Стремительная передача дурной эстафеты, сквозной ряд от начальника до
помойного ведра впечатляет без авторских комментариев. В «Брошечке»
мелочь — потеря горничной грошового украшения — мгновенно разрушает
якобы любовные связи целой группы персонажей: «...все было шито-крыто,
и жизнь была полна. И вот свалилась нам на голову эта окаянная брошка
и точно ключом все открыла...» Начинающий графоман в рассказе «Концерт»,
в силу вопиющей безграмотности своего окружения, собственной глупости,
в гомерическом хохоте зрителей над ним постепенно начинает видеть свою
победу: «Я теперь известность, любимец публики...» Тэффи разоблачила
самую страшную и самую смешную — бессознательную инерцию искажения семейных
устоев, любви, творчества.
К первой книге «Юмористических рассказов» Тэффи взяла эпиграфом суждение
Спинозы: «Ибо смех есть радость, а по сему сам по себе — благо». Вряд
ли между тем можно сказать, что смех приносил радость создателю даже
ранних произведений. С самого начала угнетали смехотворно-уродливые
искажения человеческой природы. Мрачные настроения усиливались, когда
автор касался тех недостойных, кто обладал властью над людьми. «Человекообразное»,
при всей комичности его поведения, рождало болезненные эмоции.
Они углубились в сборнике «И стало так». Видимо, сознательно было
избрано это название. В миниатюре «Человекообразные» цитаты из Библии
дважды заключались словами: «И стало так», второй раз после предреченья
Бога «...да произведет земля душу живу по роду ее, скотов и гадов и
зверей...» В книге «И стало так» — своеобразное бытование этих ненавистных
темных сил в реальном царстве мещанства. Смех приобрел еще более мрачный
характер, хотя естественно вытекал из анекдотических положений, в которых
оказывались персонажи.
В предисловии к «Неживому зверю» Тэффи писала: «В этой книге много
невеселого. Предупреждаю об этом, чтобы ищущие смеха, найдя здесь слезы
— жемчуг моей души,— обернувшись, не растерзали меня». Трагическое жизнечувствование
предельно обострилось. Оно нашло выражение в самых резких контрастах,
непреодолимом разрыве между чистым, доверчивым, искренним, незащищенным
детством и порочным, «неживым» миром звериной морали, взаимоотчужденных
людей. Тэффи, думается, была склонна видеть повсеместную утрату природной
гармонии.
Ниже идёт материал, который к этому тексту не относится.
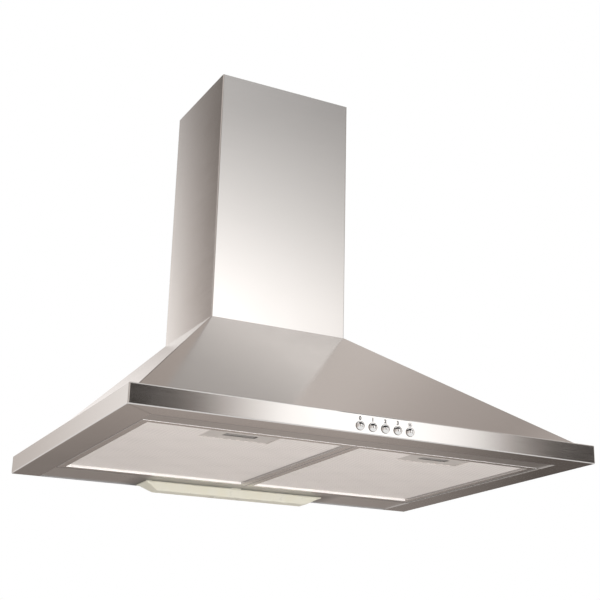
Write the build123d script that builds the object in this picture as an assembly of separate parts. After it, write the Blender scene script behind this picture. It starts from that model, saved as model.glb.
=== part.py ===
from build123d import *
from math import cos, hypot, radians, sin
import os

# A wall-hung chimney range hood, as the pieces that it is put together from.
# X runs to the right seen from the front, Y into the wall and Z up, in millimetres.
# The wall's face is y = 0, and z = 0 is the lower face of the rim.

# ---------------------------------------------------------------- sheet and clearances
sheet = 1.0  # wall of the folded steel sheets
bend = 1.5  # outside radius of the folds that show
free = 0.3  # gap between pieces that move past each other
running = 0.05  # radial clearance of a turning or sliding round piece
past = 5.0  # how far a cutting shape runs past what it cuts

# ---------------------------------------------------------------- rim band
hood_width = 600.0
hood_depth = 450.0
rim_height = 23.0
ledge = 11.5  # level step between the fascia and the canopy's faces
ledge_tail = 14.0  # part of the ledge that the canopy's foot covers
front_flange = 32.0  # lower flange behind the fascia
side_flange = 37.0  # lower flange inside each side band
mitre_slit = 0.5

# ---------------------------------------------------------------- canopy and chimney
canopy_height = 203.0  # from z = 0 to the chimney's seat
seat_flange = 12.0
foot_flange = 10.0
back_flange = 10.0
chimney_width = 200.0
chimney_depth = 167.0
chimney_height = 360.0
chimney_return = 12.0  # folded strip of each cover along the wall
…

Еще в ранней одноактной пьесе «Женский вопрос» герой высказал,
а героиня приняла мысль: «Новой жизни жди от нового человечества...»
Этот взгляд имел власть над Тэффи. Образу детства придано поэтому важное
звучание — предвосхищение далекого, грядущего бытия, когда будет сохранена
врожденная человеческая духовность. Такая мечта согревала сатирика в
его нелегком общении с не- и антигероями.